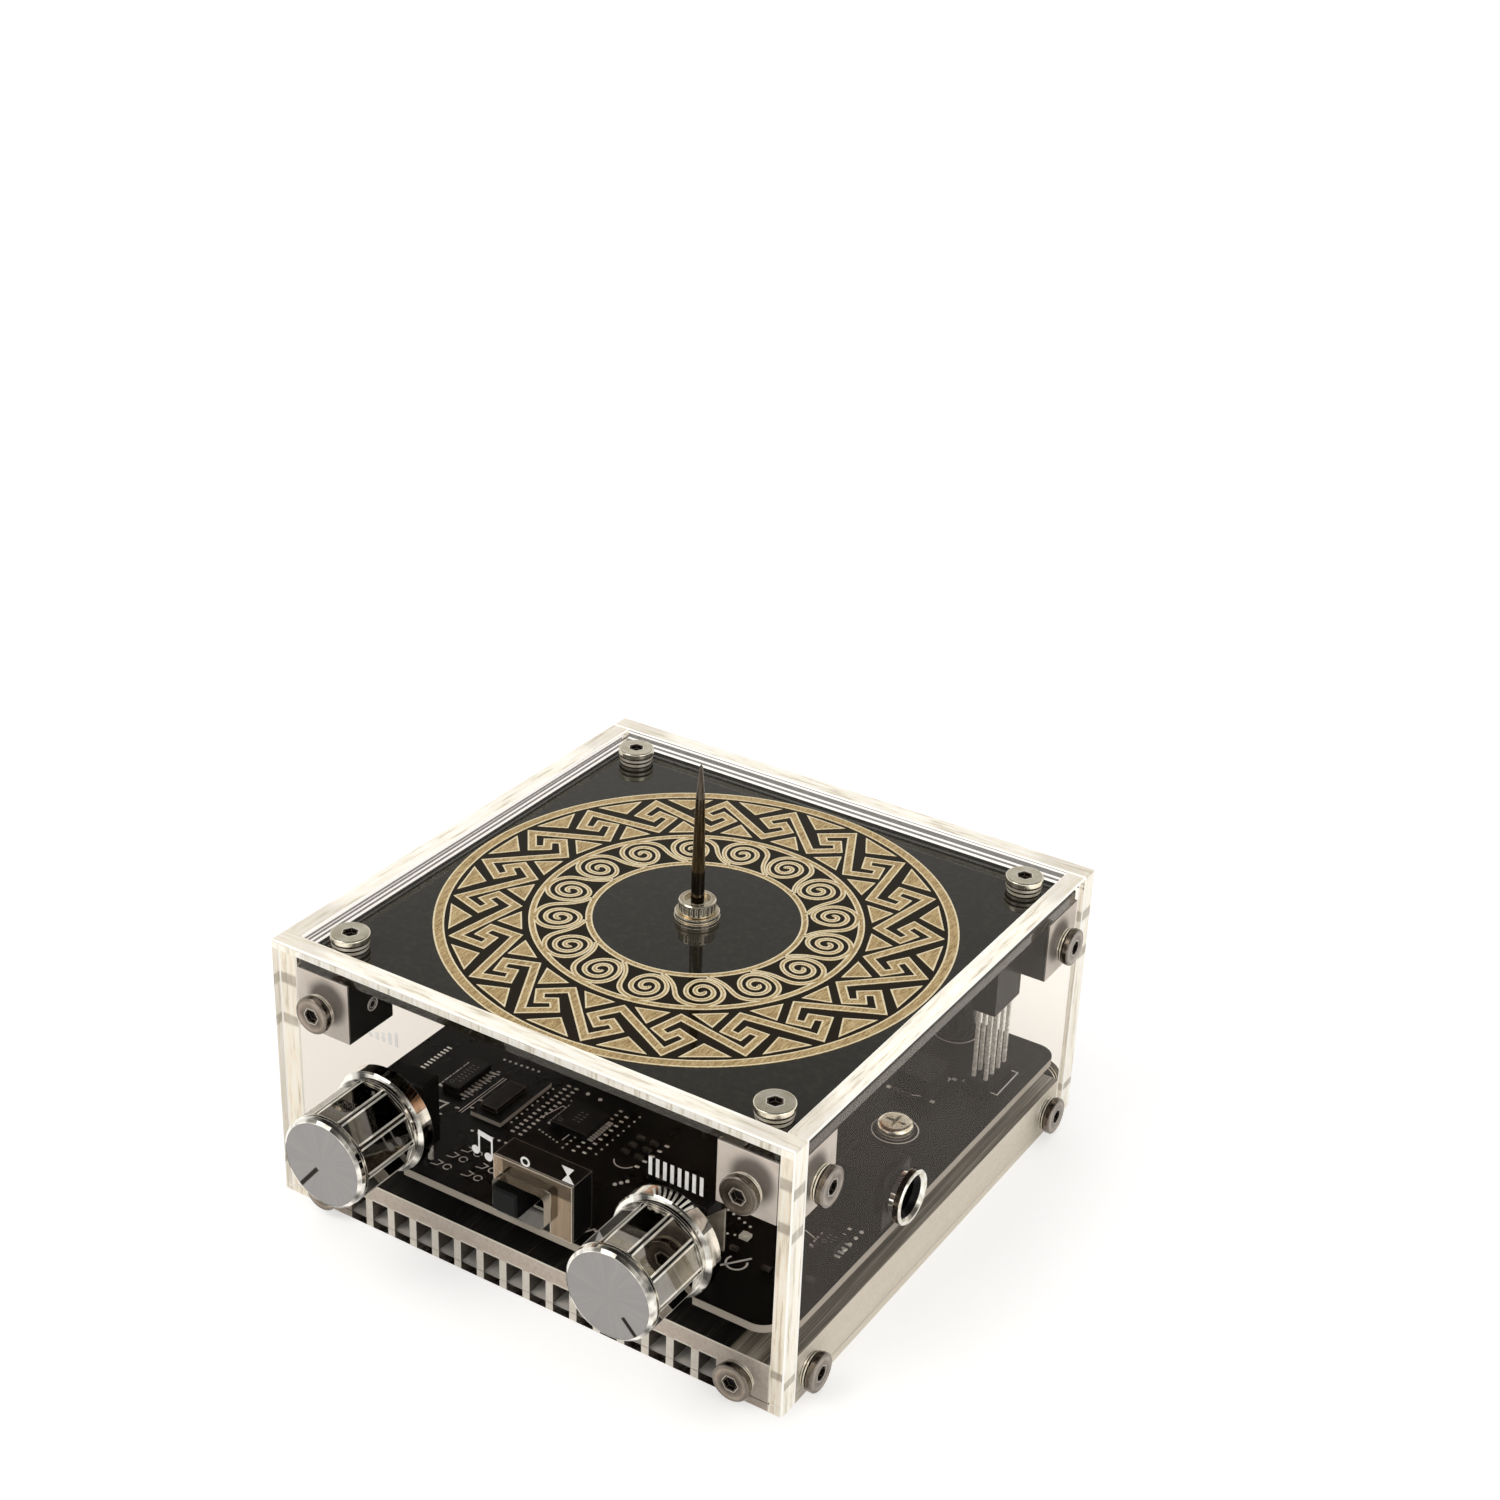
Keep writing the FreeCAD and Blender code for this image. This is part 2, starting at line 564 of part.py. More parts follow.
# ---------------------------------------------------------------- header between board and plate
HEADER = (43.6, 33.85)
ROWS = [(HEADER[0] + 1.27 * i, HEADER[1] + 1.27 * j) for i in (-1, 1) for j in (-3, -1, 1, 3)]
hx, hy = HEADER
base = box(hx - 2.54, hx + 2.54, hy - 5.08, hy + 5.08, BOARD_TOP, BOARD_TOP + 2.5)
socket = box(hx - 2.54, hx + 2.54, hy - 5.08, hy + 5.08, 33.0, PLATE_BOTTOM - 0.3)
pins = []
for x, y in ROWS:
    pin_box = box(x - 0.32, x + 0.32, y - 0.32, y + 0.32, board_bottom - 1.2, 39.0)
    pins.append(pin_box)
    base = base.cut(box(x - 0.32, x + 0.32, y - 0.32, y + 0.32, 14, 19))
    socket = socket.cut(box(x - 0.36, x + 0.36, y - 0.36, y + 0.36, 32, 39.5))
save("header_base", base)
save("header_socket", socket)
save("header_pins", pins)


# ---------------------------------------------------------------- parts on the board
def chip(x, y, width, depth, height):
    body = Part.makeBox(width, depth, height - 0.1, V(x - width / 2, y - depth / 2, BOARD_TOP + 0.1))
    return body.makeChamfer(0.15, [e for e in body.Edges if e.BoundBox.ZMin > BOARD_TOP + 0.5])


def leg_row(x, y0, pitch_y, count, reach):
    legs = []
    for i in range(count):
        y = y0 + i * pitch_y
        inner_x = x if reach > 0 else x + reach
        legs.append(box(inner_x, inner_x + abs(reach), y - 0.2, y + 0.2, BOARD_TOP, BOARD_TOP + 0.25))
    return legs


save("control_chip", chip(-35.5, -22.5, 4.0, 10.0, 1.6))
save("signal_chip", chip(-9.5, -21.5, 8.0, 8.0, 1.5))
save("driver_chip", chip(44.6, -27.5, 3.9, 5.0, 1.6))
chip_legs = leg_row(-33.5, -26.9, 1.1, 9, 1.3) + leg_row(-37.5, -26.9, 1.1, 9, -1.3)
chip_legs += leg_row(-5.5, -24.7, 0.8, 9, 1.1) + leg_row(-13.5, -24.7, 0.8, 9, -1.1)
chip_legs += leg_row(46.55, -29.4, 1.27, 4, 1.1) + leg_row(42.65, -29.4, 1.27, 4, -1.1)
save("chip_legs", chip_legs)
save("wireless_board", box(-28.0, -21.0, -31.0, -15.0, BOARD_TOP, BOARD_TOP + 0.9))
save("wireless_shield", box(-27.0, -23.4, -29.0, -20.0, BOARD_TOP + 0.9, BOARD_TOP + 1.9))

inductor = box(29.8, 37.8, 21.3, 29.3, BOARD_TOP, BOARD_TOP + 4.0)
upright = [e for e in inductor.Edges if e.BoundBox.ZLength > 3]
save("inductor", inductor.makeChamfer(1.0, upright))


def can_capacitor(x, y, radius, height):
    can = Part.makeCylinder(radius, height, V(x, y, BOARD_TOP + 0.2))
    can = can.makeFillet(0.5, [e for e in can.Edges if isinstance(e.Curve, Part.Circle)])
    ring = tube(x, y, BOARD_TOP + 1.6, UP, radius + 1, radius - 0.25, 0.5)
    return can.cut(ring)


save("capacitors", [can_capacitor(*can) for can in CAPACITORS])

small = []
for x, y in [(33.4, 20.0), (31.4, 20.0), (2.5, -24.0), (2.5, -21.5), (2.5, -19.0), (5.5, -24.0),
             (5.5, -21.5), (5.5, -19.0), (-14.5, -36.0), (-11.5, -36.0), (12.5, -30.0), (12.5, -27.0),
             (41.5, -37.5), (44.0, -37.5), (46.5, -37.5), (34.0, -36.0), (-44.0, -30.0), (-44.0, -27.0)]:
    small.append(box(x - 0.8, x + 0.8, y - 0.45, y + 0.45, BOARD_TOP, BOARD_TOP + 0.6))
save("small_parts", small)

led = fuse([box(33.0, 34.8, -33.0, -31.4, BOARD_TOP, BOARD_TOP + 0.7),
            rod(33.9, -32.2, BOARD_TOP + 0.7, UP, 0.65, 0.25)])
save("status_led", led)

transistor_tabs = []
transistor_bodies = []
transistor_legs = []
for x, y in TAB_SCREWS:
    tab = box(x - 5.0, x + 5.0, 8.0, 25.0, SINK_TOP, SINK_TOP + TAB_T)
    transistor_tabs.append(tab.cut(rod(x, y, SINK_TOP, UP, 1.8, 2.0)))
    transistor_bodies.append(box(x - 5.0, x + 5.0, 8.0, 17.2, SINK_TOP + TAB_T, SINK_TOP + 4.4))
    for shift in (-2.54, 0.0, 2.54):
        flat = box(x + shift - 0.4, x + shift + 0.4, 4.6, 8.0, SINK_TOP + 2.2, SINK_TOP + 2.8)
        rise = box(x + shift - 0.4, x + shift + 0.4, 4.6, 5.2, SINK_TOP + 2.8, BOARD_TOP + 0.6)
        transistor_legs.append(fuse([flat, rise]))
save("transistor_tabs", transistor_tabs)
save("transistor_bodies", transistor_bodies)
save("transistor_legs", transistor_legs)

# The board, with the holes of every leg and pin that passes through it
for leg in pot_legs + switch_legs + pins + transistor_legs:
    board = board.cut(leg)
save("main_board", board)

# ---------------------------------------------------------------- marks on the front panel
MARK_T = 0.06


def mark(points):
    """Flat printed shape on the front face, from points (x, z)."""
    wire = Part.makePolygon([V(x, -half, z) for x, z in points + points[:1]])
    return Part.Face(wire).extrude(V(0, -MARK_T, 0))


def bar(x0, x1, z0, z1):
    return mark([(x0, z0), (x1, z0), (x1, z1), (x0, z1)])


marks = []
for i in range(8):
    marks.append(bar(27.2 + 1.45 * i, 27.9 + 1.45 * i, 38.9, 42.6))
for i in range(5):
    marks.append(bar(-32.6 + 1.45 * i, -31.9 + 1.45 * i, 43.0, 43.9 + 0.5 * i))
heads = [rod(x, -half, z, FRONT, 0.85, MARK_T) for x, z in ((-9.2, 28.4), (-6.4, 27.9))]
stems = [bar(-8.6, -8.25, 28.4, 32.8), bar(-5.8, -5.45, 27.9, 32.3)]
beam = mark([(-8.6, 31.8), (-8.6, 32.9), (-5.45, 32.4), (-5.45, 31.3)])
marks.append(fuse(heads + stems + [beam]))
ring = tube(1.6, -half, 30.3, FRONT, 1.0, 0.6, MARK_T)
marks.append(ring)
hourglass = [(9.4, 33.0), (12.0, 33.0), (10.85, 31.4), (12.0, 29.8), (9.4, 29.8), (10.55, 31.4)]
marks.append(mark(hourglass))
save("front_marks", marks)
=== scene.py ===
import json
import math

import bmesh
import bpy
from mathutils import Matrix, Vector


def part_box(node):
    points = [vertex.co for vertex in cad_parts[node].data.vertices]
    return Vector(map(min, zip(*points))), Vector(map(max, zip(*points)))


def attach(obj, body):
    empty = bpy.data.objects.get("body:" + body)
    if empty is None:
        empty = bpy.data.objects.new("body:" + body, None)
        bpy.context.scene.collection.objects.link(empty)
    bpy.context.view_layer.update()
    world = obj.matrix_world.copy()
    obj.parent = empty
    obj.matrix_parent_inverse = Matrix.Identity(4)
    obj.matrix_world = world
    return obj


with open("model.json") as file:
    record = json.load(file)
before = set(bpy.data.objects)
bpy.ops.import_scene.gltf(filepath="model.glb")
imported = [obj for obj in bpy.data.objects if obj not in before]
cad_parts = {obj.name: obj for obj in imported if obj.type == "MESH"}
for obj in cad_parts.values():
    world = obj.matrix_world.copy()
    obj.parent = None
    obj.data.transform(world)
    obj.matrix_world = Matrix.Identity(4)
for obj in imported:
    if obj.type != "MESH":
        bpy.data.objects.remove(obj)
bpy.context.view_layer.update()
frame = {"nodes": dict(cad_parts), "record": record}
NODES = frame["nodes"]
MM = 0.001

# Levels and places in millimetres, from the CAD frame where it gives them
BOARD_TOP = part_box("main_board")[1].z / MM
BOARD_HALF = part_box("main_board")[1].x / MM
SINK_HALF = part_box("heatsink")[1].x / MM
CASE_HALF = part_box("rear_panel")[1].y / MM
CASE_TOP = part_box("rear_panel")[1].z / MM
INNER = -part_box("left_panel")[0].y / MM
PLATE_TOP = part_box("top_plate")[1].z / MM
WINDOW_TOP = 4.4            # top of the heatsink's gaps
GAP_FIRST = -40.5           # left edge of its first gap
GAP_PITCH = 5.16
GAP_WIDTH = 3.6
SINK_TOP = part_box("heatsink")[1].z / MM
SINK_BORDER = 8.0           # its brushed border, on the left and right
LEFT_KNOB = (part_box("left_knob")[0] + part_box("left_knob")[1]) / 2 / MM
RIGHT_KNOB = (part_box("right_knob")[0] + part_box("right_knob")[1]) / 2 / MM
INLET = (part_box("inlet_sleeve")[0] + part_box("inlet_sleeve")[1]) / 2 / MM

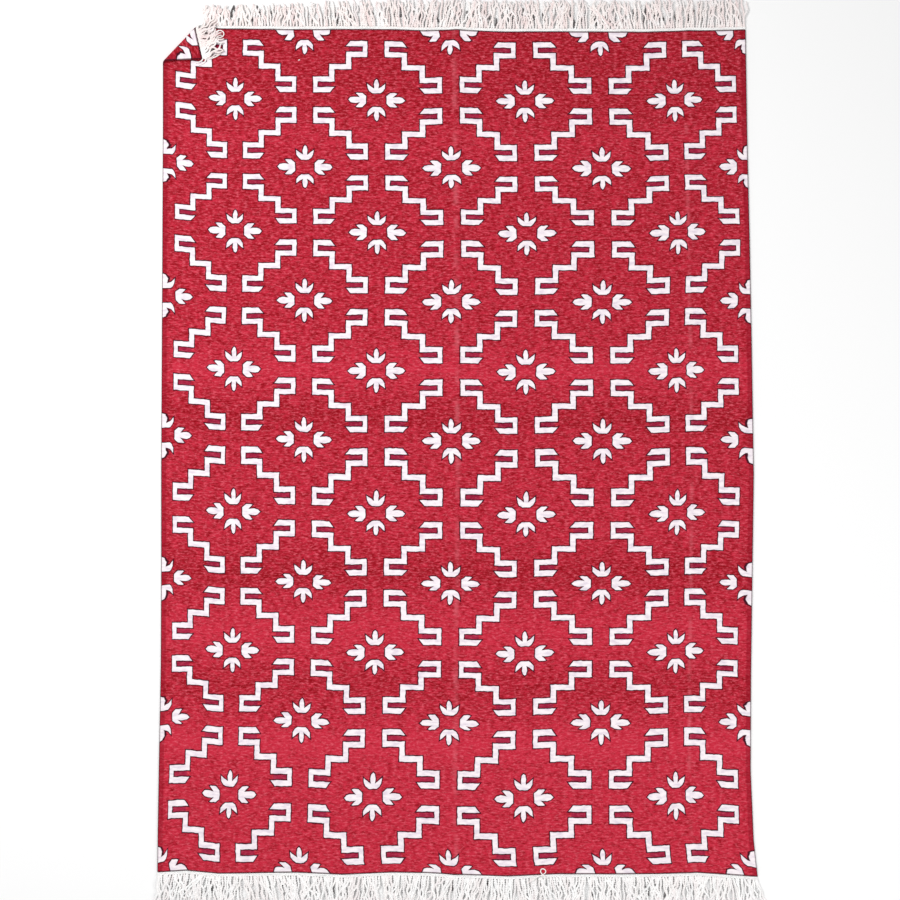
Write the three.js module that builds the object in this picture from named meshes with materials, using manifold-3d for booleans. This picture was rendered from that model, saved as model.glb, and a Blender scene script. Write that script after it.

________

● **What the task asks**
Begin at the line that has "29.8), (10.55, 31.4)]", stop after the line that has "obj.matrix_parent_inverse = Matrix.Identity(4)", and repeat exactly those lines, nothing more.

● **Response**
hourglass = [(9.4, 33.0), (12.0, 33.0), (10.85, 31.4), (12.0, 29.8), (9.4, 29.8), (10.55, 31.4)]
marks.append(mark(hourglass))
save("front_marks", marks)
=== scene.py ===
import json
import math

import bmesh
import bpy
from mathutils import Matrix, Vector


def part_box(node):
    points = [vertex.co for vertex in cad_parts[node].data.vertices]
    return Vector(map(min, zip(*points))), Vector(map(max, zip(*points)))


def attach(obj, body):
    empty = bpy.data.objects.get("body:" + body)
    if empty is None:
        empty = bpy.data.objects.new("body:" + body, None)
        bpy.context.scene.collection.objects.link(empty)
    bpy.context.view_layer.update()
    world = obj.matrix_world.copy()
    obj.parent = empty
    obj.matrix_parent_inverse = Matrix.Identity(4)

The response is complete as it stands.